The first person replies, “Oh, that’s easy! It’s the holiday in November when everyone gets together, eats turkey, and is thankful.”
“WOW!” replies St. Peter. He asks the second person the same question: “What is Easter?”
The second replies, “Easter is the holiday in the summer. We celebrate the founding of our country. Everyone puts up red, white, and blue, and we have fireworks!”
St. Peter is dumbfounded: “I know in your country you have an issue with religion and politics, but…I have to go visit John and Clover and see what they are preaching.” He peers over his glasses at the third person waiting in line. He asks, “What is Easter?”
The third smiles confidently and looks St. Peter in the eyes, “I know what Easter is. Easter is the Christian holiday that coincides with the Jewish celebration of Passover.”

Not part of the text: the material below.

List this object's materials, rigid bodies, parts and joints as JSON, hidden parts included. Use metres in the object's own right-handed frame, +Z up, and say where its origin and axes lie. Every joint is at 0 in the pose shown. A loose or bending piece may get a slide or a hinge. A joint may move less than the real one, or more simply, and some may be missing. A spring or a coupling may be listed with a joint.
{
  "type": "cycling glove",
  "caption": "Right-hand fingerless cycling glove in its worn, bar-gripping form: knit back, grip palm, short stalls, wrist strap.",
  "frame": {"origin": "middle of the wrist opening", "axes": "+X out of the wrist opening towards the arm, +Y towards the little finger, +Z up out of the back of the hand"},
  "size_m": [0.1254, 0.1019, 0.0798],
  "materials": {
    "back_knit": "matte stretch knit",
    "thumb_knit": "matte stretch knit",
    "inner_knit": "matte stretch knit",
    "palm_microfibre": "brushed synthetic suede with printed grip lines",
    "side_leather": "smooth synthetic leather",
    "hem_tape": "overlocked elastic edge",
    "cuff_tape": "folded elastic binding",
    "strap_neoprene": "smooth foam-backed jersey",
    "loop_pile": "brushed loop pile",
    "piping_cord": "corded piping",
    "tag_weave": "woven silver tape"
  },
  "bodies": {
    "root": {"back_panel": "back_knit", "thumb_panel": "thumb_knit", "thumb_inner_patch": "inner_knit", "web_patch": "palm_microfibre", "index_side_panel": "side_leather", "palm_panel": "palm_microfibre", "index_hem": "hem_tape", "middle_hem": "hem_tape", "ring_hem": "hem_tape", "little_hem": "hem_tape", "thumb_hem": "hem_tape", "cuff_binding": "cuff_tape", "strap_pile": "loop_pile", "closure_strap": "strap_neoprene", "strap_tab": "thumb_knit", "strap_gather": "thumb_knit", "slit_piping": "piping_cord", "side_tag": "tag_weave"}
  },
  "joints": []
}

St. Peter smiles broadly with delight.
The third continues, “Jesus and his disciples were eating at the last supper and Jesus was turned over to the Romans by one of his disciples. The Romans took him to be crucified and he was stabbed in the side, made to wear a crown of thorns, and was hung on a cross with nails through his hands. He was buried in a nearby cave which was sealed off by a large boulder.”
“That’s right!” says Peter.
“Every year the boulder is moved aside so that Jesus can come out…”
“Yes, Yes!” shouts Peter…
“and, if he sees his shadow, there will be six more weeks of winter.”

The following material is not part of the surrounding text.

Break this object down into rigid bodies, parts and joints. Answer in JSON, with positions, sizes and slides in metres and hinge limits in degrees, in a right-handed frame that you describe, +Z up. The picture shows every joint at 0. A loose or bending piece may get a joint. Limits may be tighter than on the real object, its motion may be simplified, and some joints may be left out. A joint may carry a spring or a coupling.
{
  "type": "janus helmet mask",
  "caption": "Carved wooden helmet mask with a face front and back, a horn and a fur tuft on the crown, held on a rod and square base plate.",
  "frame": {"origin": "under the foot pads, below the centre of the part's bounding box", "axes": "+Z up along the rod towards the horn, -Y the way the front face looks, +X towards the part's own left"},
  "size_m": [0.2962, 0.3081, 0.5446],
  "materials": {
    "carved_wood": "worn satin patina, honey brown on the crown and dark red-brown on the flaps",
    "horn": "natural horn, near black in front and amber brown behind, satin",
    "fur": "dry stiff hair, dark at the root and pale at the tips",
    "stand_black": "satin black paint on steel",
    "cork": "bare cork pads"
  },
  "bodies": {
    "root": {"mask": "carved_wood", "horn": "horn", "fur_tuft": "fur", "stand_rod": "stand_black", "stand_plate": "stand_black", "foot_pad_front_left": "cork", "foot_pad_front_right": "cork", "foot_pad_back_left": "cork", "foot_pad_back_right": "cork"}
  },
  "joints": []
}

Sometimes I wonder if we really understand what this day is all about.
For me, Easter is the reason I call myself a Christian. It is not the teachings of Jesus that matter so much, (although this world would indeed be a better place if we followed “WWJD.”) It is not the teachings that are essential, it is the resurrection of Jesus that is essential. The empty tomb is what has changed everything. Whether you believe it happened or not, the narrative of world history took a decisive turn the morning the women went to the tomb and found no one there. Nothing has been the same since Easter. Everything turned topsy-turvy the moment a dead man lived – and it wasn’t like the walking dead – who are out to eat you – this dead man is now alive and lively, who wants to give you life, life rich and eternal, and hopeful.
Easter is the reason that I continue to look outside these four walls and look inward at my life and have hope. Easter gives me the lenses to make sense of this world. Through the Easter lens I have much to hope for. Yes, hope. And hope is more than just, “the sun will come out tomorrow” type optimism.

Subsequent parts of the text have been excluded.